Damage Evolution in Triaxial Compression Tests of HMA at High Temperatures

高温時の加熱アスファルト混合物の三軸圧縮試験における破壊の進行

L. Tashman, E. Masad, D. Little, R. Lytton カリフォルニア農工大

Abstract

 本論文は比較的高温時における加熱混合アスファルト(HMA)の損傷の進行の特徴を把握する実験の結果について述べるものである。3種類の拘束圧と、あらかじめ定めた4段階のひずみレベルのもとで HMAを三軸圧縮試験を行った。載荷前、載荷後の HMA供試体を X線トモグラフィーで HMAの中のミクロな構造(マイクロストラクチャ)を把握し、画像解析によって変形の全過程での空隙とひび割れの進展を把握した。空隙の成長とひび割れの進行とを区別するための画像処理技術を開発した。この二つの現象は、それを引き起こすメカニズムが異なるので分けることが極めて重要である。本論文を通じて空隙というときは、空隙および空隙とひび割れの複合したものを指すこととする。
 HMAの損傷はマイクロストラクチャの硬化の期間の後に引き起こされる。また、損傷はある特定の部位で生じ、それが破壊の主因となる。この特定の部位におけるひび割れの進展は供試体の他の部位と比べて有意に大きい。研究では供試体の上部にかなりのひび割れが見られ、中間部ではかなりのダイレーションが見られ、下部ではマイクロストラクチャの変化はあまり見られない。供試体の中でこのように違いが出るのは主として HMAのマイクロストラクチャが不均一であることに起因している。
 本研究の結果は高温時の HMAの永久変形による損傷の進行に関する知見にかなりのインパクトを与えるものと思われる。これらの結果は著者が開発した HMAの永久変形に関するマイクロストラクチャ粘組成連続モデルの形成の段階で詳述している。また、試験室で喫緊の必要として均質な供試体を作成することが必要であることをしめしている。さもなければマイクロストラクチャの不均一性が実験室における試験結果の解釈を非常に困難にすることになろう。もっと重要なのは、この研究で見つかった事項は永久変形モデルの開発にかかわるアプローチに影響するであろうことである。これらのモデルは永久変形の進行が部位によって異なることを考慮にいれる必要があるということになる。

供試体は101.5 mm径、157.5 mm高でジャイレトリー試験機で締め固め、試験温度は54.5℃になっています。供試体を破壊せずに断面を輪切りで見れるというCTスキャンの威力が発揮されています。(独法)土木研究所あたりで装置を買えば、部外研究員が殺到するかも知れません。著者は等質の供試体を作ることの重要性を主張しているようですが、私の考えではどんなに等質にできていても下面固定で上面で変位を与える載荷の仕方(三軸載荷は一般にそうではないでしょうか?)から見て同じ結果になるように思います。
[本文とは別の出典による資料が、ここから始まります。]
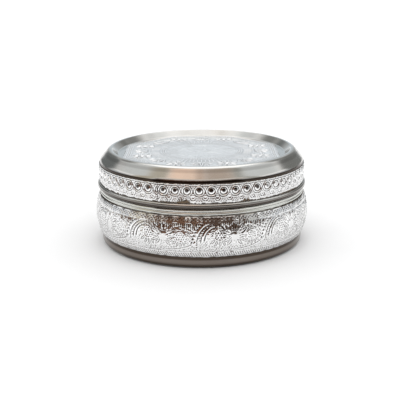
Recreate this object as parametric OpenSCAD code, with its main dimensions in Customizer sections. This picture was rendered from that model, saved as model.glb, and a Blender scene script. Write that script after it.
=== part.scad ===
// Round push-on lid box in stainless steel, clad with embossed silver foil.
// Every sheet part is a path, drawn once, that is given its thickness and turned round the Z axis.
// A path runs so that the outside of the box is on its right-hand side.

/* [Sheet and foil] */
// Thickness of the steel sheet
sheet_t = 0.5; // [0.3:0.05:0.55]
// Thickness of the adhesive under the foil
glue_t = 0.15; // [0.1:0.05:0.2]
// Thickness of the foil with its embossing
foil_t = 0.3; // [0.2:0.05:0.4]
// Width of the lap where a foil band closes on itself
lap_w = 2.6; // [1:0.1:6]

/* [Body] */
// Radius of the steel body at its widest
belly_r = 41.6; // [41.3:0.1:42]
// Height of the widest place
belly_z = 12.4; // [11.8:0.1:13]
// Radius of the belly's upright curve
belly_bow = 19; // [18:0.5:21]
// Radius of the plain band at the foot of the body
foot_r = 39.8; // [39.6:0.1:40]
// Radius of the rounded bottom corner
foot_corner = 1.8; // [1:0.1:3.2]
// How far the middle of the base is raised off the standing ring
base_lift = 1; // [0.6:0.1:1.5]
// Height at which the belly foil starts
belly_foil_z0 = 4.6; // [4.6:0.05:6]
// Height at which the belly foil ends
belly_foil_z1 = 19.8; // [17:0.1:19.8]
// Outer radius of the two beads on the shoulder
bead_r = 40.25; // [40.2:0.05:40.4]
// Outer radius of the neck that the lid slides over
neck_r = 39.3; // [39.1:0.05:39.35]
// Height of the hemmed edge of the neck
neck_top = 31; // [28:0.5:32]

/* [Lid] */
// Outer radius of the lid's steel skirt
skirt_r = 40; // [40:0.05:40.1]
// Width over the curled edge, from inside to outside
curl_w = 1.5; // [1.4:0.05:1.6]
// Height of the curled edge
curl_h = 1.95; // [1.8:0.05:2.2]
// Height of the curled edge's underside above the table
curl_z = 22.45; // [22.4:0.05:22.8]
// Height at which the lid's foil band starts
band_z0 = 24.55; // [24.5:0.05:26]
// Height at which the lid's foil band ends
band_z1 = 31.6; // [29:0.1:31.6]
// Slope of the chamfer round the top, in degrees
chamfer_slope = 49.4; // [45:0.2:52]
// Radius of the crest, the highest circle of the lid
crest_r = 35.35; // [35.35:0.05:35.6]
// Height of the crest
crest_z = 36.9; // [36.6:0.1:37.5]
// Depth of the dish in the lid's top
dish_depth = 2.15; // [1.6:0.05:2.15]
// Slope of the dish's rim, in degrees
dish_slope = 42; // [42:1:55]
// Distance from the middle of the top foil to its flat sides
top_foil_apothem = 30; // [26:0.1:30]

/* [Hidden] */
$fn = 180;

steel = "silver";
dull_steel = "darkgray";
foil = "gainsboro";
glue = "saddlebrown";

// Angles, seen from above and counted from +X, of the two laps
lid_lap_at = 249;
belly_lap_at = 112;

// Standing ring: the middle of the base bends down to it through two arcs
ring_r = 36.4;
ring_round = 1;
lift_round = 0.8;
lift_slope = 45;
lift_r = ring_r - slope_run(base_lift, lift_slope, ring_round + lift_round);
corner_r = foot_r - foot_corner;

// Fillet between the upright foot band and the belly
belly_centre = [belly_r - belly_bow, belly_z];
foot_fillet = 1;
fillet_dx = foot_r + foot_fillet - belly_centre.x;
fillet_dz = sqrt(pow(belly_bow + foot_fillet, 2) - pow(fillet_dx, 2));
fillet_centre = belly_centre + [fillet_dx, -fillet_dz];
belly_start = -atan2(fillet_dz, fillet_dx);
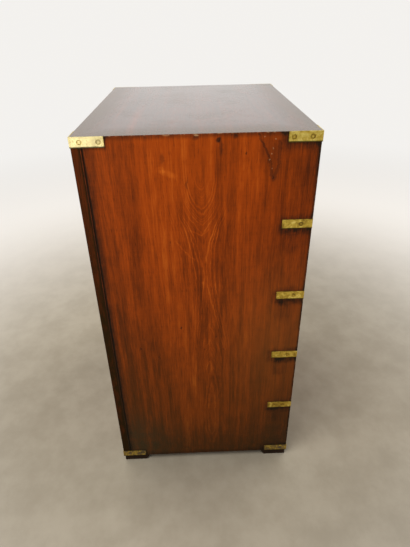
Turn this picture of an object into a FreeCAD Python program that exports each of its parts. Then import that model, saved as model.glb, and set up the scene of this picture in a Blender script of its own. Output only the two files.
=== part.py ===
import FreeCAD, Part
import math
import os

# A chest of drawers in the campaign style: a mitred case of solid boards on block
# feet, a framed back, five flush drawers with dovetailed corners, recessed swing
# handles and till locks, and brass angle straps let into the corners of the case.
#
# Lengths are millimetres and angles are degrees. X runs to the right, Y to the back
# and Z up. The origin is on the floor, below the middle of the case. Drawers are
# numbered from the top.

Vector = FreeCAD.Vector

# Case, measured over the wood
case_width = 594.0
case_depth = 460.0
case_height = 890.0
board = 20.0
quirk_from_edge = 4.0
quirk_width = 2.0
quirk_depth = 1.5

# Feet
foot_height = 20.0
foot_length = 72.0
foot_taper = 12.0
foot_inset = 2.0

# Rails, runners and dust boards between the drawers
drawer_count = 5
rail_height = 20.0
rail_depth = 60.0
housing_depth = 6.0
housing_stop = 10.0
runner_width = 18.0
dust_board = 6.0
dust_groove = 6.0
stop_length = 30.0
stop_width = 12.0
stop_height = 5.0
stop_from_side = 70.0
stop_clearance = 0.3

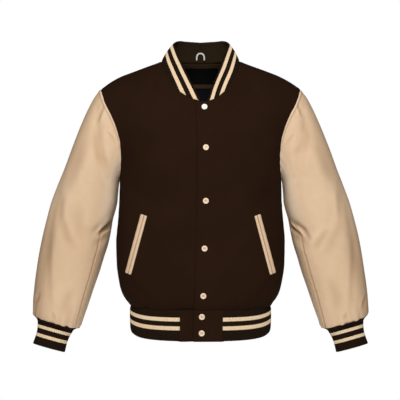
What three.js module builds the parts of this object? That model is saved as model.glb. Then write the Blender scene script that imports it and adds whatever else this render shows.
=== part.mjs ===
// A varsity jacket, buttoned up and filled out as if worn: wool melton body, leather sleeves set in
// at the armholes, rib-knit collar, cuffs and hem band, two welt pockets and a row of snaps.
// Millimetres, +Z up. The front faces -Y and the wearer's left is +X. The origin is between the two
// points where the collar meets the shoulder seams, which is where the wearer carries the weight.
import * as THREE from "three";

// Cloth thicknesses and the clearance kept wherever two pieces meet.
const WOOL = 2.4;
const LEATHER = 1.6;
const RIB = 3.6;
const TAB = 3.0;
const LINING = 1.0;
const SEAM_GAP = 0.3;
const VALLEY_FROM = 0.2;
const VALLEY_TO = 0.7;
const LAID_ON = 0.6;

// Heights of the body's main lines.
const ARMPIT_Z = -285;
const HEM_SEAM_Z = -594.5;
const HEM_BOTTOM_Z = -664.5;

// The neck opening: the point where the shoulder seam meets the collar, and its depth front and back.
const NECK_HALF = 94;
const NECK_DROP = 111.5;
const NECK_POWER = 1.7;
const NECK_BACK_Z = 5.4;
const NECK_BACK_POWER = 3;

// The shoulder seam falls along a straight slope, and rounds over towards its tip.
const SHOULDER_SLOPE = 0.375;
const SHOULDER_TIP_X = 243;
const SHOULDER_ROUND_X = 180;
const SHOULDER_ROUND_DROP = 13.6;
const RIDGE_ROUND_X = 30;

// Rings of the body seen from above are superellipses; rows close up towards the shoulder seam.
const PLAN_POWER = 2.4;
const ROW_CLOSING = 1.6;
const TOP_LEVEL = 1.995;
const BODY_RINGS = [
  { z: -664.5, half: 169, front: 119, back: 110 },
  { z: -594.5, half: 170, front: 121, back: 112 },
  { z: -588, half: 174, front: 125, back: 116 },
  { z: -577, half: 183, front: 131, back: 121 },
  { z: -562, half: 191, front: 135, back: 124 },
  { z: -535, half: 198, front: 137, back: 125 },
  { z: -490, half: 204, front: 137, back: 123 },
  { z: -440, half: 205, front: 134, back: 119 },
  { z: -390, half: 201, front: 131, back: 117 },
  { z: -340, half: 197.5, front: 131, back: 121 },
  { z: -285, half: 196, front: 135, back: 128 },
];
const SIDES = {
  front: { sign: -1, depth: 135, armholeDepth: 66, fallPower: 1.6 },
  back: { sign: 1, depth: 128, armholeDepth: 72, fallPower: 3 },
};

// How far out the armhole seam lies, from the armpit (0) to the shoulder tip (1).
const ARMHOLE_REACH = [
  { share: 0, front: 196, back: 196 },
  { share: 0.08, front: 192, back: 193 },
  { share: 0.2, front: 189.5, back: 192 },
  { share: 0.33, front: 191, back: 195 },
  { share: 0.47, front: 199, back: 203 },
  { share: 0.65, front: 215, back: 217 },
  { share: 0.77, front: 227, back: 228 },
  { share: 1, front: SHOULDER_TIP_X, back: SHOULDER_TIP_X },
];

// The closure: the left front laps over the right one, and the line of snaps leans a little.
const OVERLAP = 18;
const UNDERLAP = 20;
const UNDER_GAP = 1;
const RECESS_FROM = 40;
const RECESS_TO = 75;
const CLOSURE_LEAN = [
  { z: -665, x: 2.5 },
  { z: -609, x: 3.2 },
  { z: -559, x: 6.5 },
  { z: -450, x: 9.3 },
  { z: -340, x: 12.3 },
  { z: -216, x: 12.5 },
  { z: -121, x: 9.3 },
  { z: -60, x: 5 },
  { z: 0, x: 1 },
  { z: 60, x: 0 },
];
const LEAN_WIDTH = 70;
const LEAN_DEPTH = 60;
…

上部で変形が生じた分、下部に伝わる変位なり、応力なりは減殺されるでしょうから。
 試験はひずみ速度一定で破壊するという、通常の静的破壊試験を途中で中止しては CTスキャンをかけるというやり方です。質疑では、この間に自然治癒:ヒーリングが起こっているのではないか?とか、繰り返し載荷でやれば、ヒーリングと応力再配分が起こって違った結果がでるのではないかと指摘があり、著者も後者については認めています。前者については、中断時の永久変形の回復は見られなかったといっています。また、端面での拘束が大いに関係があります。この点についても質問があり、一応、潤滑剤を塗布してあったようですが、破壊の形状を見る限り明らかに影響が出ています。著者は二つの供試体を一つは上下逆にしてやってみたが、供試体の底の部分を上にしてもやはり、底の部分は変形が少なかったと言っています。CTスキャンまではやらなかったようですが。議論はかなり延々と続いていますが、とにかくX線CTスキャンの威力については異論がなさそうです。